Face à cette situation, il est peut-être temps que certaines personnalités de la gauche mettent de côté leur anticommunisme, reconnaissent l'ampleur des pertes dues à l'effondrement du socialisme en Europe de l'Est et se préparent aux véritables dangers que nous devrons affronter. Les chances de survie pour des centaines de millions de personnes à travers le monde ont été gravement et irréparablement affectées.

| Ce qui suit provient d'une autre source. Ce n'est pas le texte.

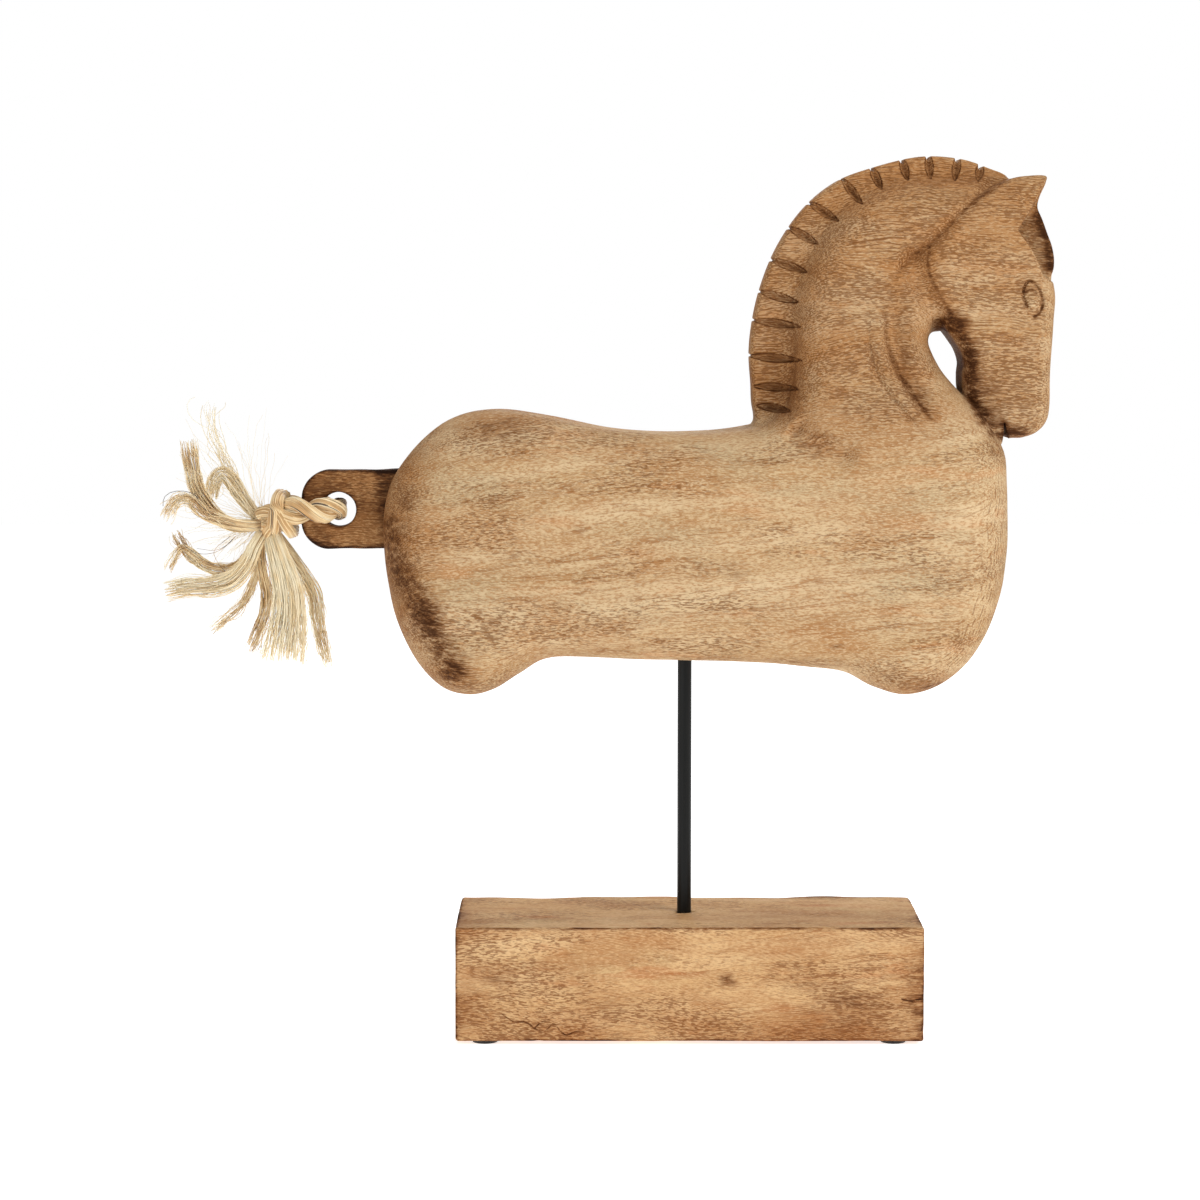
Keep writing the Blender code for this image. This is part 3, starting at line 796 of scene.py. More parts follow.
def make_base(material):
    shape = BaseShape()
    low, high = shape.low, shape.high

    def edge_distance(p):
        return np.sort(np.minimum(p - low, high - p), axis=1)[:, 1]

    def crack_distance(x, z):
        return np.min([distance_to(line, x, z)[0] for line in shape.cracks], 0)

    def closer_to_edges(reach):
        def wanted(p):
            bore = np.abs(np.hypot(p[:, 0], p[:, 1]) - ROD_BORE_RADIUS) < 2.5
            crack = (p[:, 1] < low[1] + 2) & (crack_distance(p[:, 0], p[:, 2]) < 3)
            return (edge_distance(p) < reach) | crack | bore
        return wanted

    mesh = net_mesh("base", shape, BASE_GRID, [closer_to_edges(7), closer_to_edges(3.2)])
    points = points_of(mesh)
    x, y, z = points.T
    edges = edge_distance(points)
    front = ramp(-y, 20, 45)
    scorch_and_shade = 0.95 * bell(edges, 1.3) * (0.75 + 0.35 * waves(points, 45, 31))
    scorch_and_shade += 0.2 * bell(edges, 7) * ramp(waves(points, 60, 32), -0.3, 0.8)
    scorch_and_shade += spots(BASE_SCORCH, x, z) * front
    for line in shape.cracks:
        gap, _ = distance_to(line, x, z)
        scorch_and_shade += 0.8 * bell(gap, 0.4) * ramp(-y, 44, 48)
    scorch_and_shade += 0.3 * ramp(-y, -30, -48) * ramp(waves(points, 80, 33), -0.2, 0.9)
    ends = ramp(np.abs(x - (low[0] + high[0]) / 2), 122, 131)
    scorch_and_shade += 0.3 * ends * ramp(waves(points, 50, 34), -0.5, 0.8)
    add_values(mesh, "scorch_and_shade", np.clip(scorch_and_shade, 0, 1))
    tone = 0.22 + 0.3 * waves(points * [0.5, 1, 1.6], 60, 35) + 0.2 * bell(edges, 12)
    tone += 0.5 * spot(x, z, 84, 26, 34, 20) * front
    tone = tone * (1 - 0.85 * ramp(z, high[2] - 2, high[2] - 0.5)) + 0.2 * ramp(-x, 95, 125)
    add_values(mesh, "tone", np.clip(tone, 0, 1))
    place_mesh("wooden_base", mesh, material, "stand", "base_block")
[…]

Il est temps de voir que notre ennemi réel et urgent n'est pas Staline (qui, soit dit en passant, est mort) mais bien les leaders "démocratiques" de l'Occident qui ont organisé la plus cruelle arnaque de l'histoire, établissant de façon concertée des politiques prédatrices, créant un monde qui assure aux entreprises la liberté totale de maximiser leurs profits sans tenir compte des vies humaines et de l'environnement.

La chute du socialisme nous a conduit à un recul social majeur, à travers la planète. Cela a permis à une poignée de riches de devenir encore plus riches tandis que les pauvres, qui forment la majorité, devenaient encore plus pauvres. C’est l'imposition de l'impuissance par les puissants. Lutter pour mettre fin à une telle situation est incompatible avec le maintien d’un discours fondé sur la collaboration de classe et l'anticommunisme.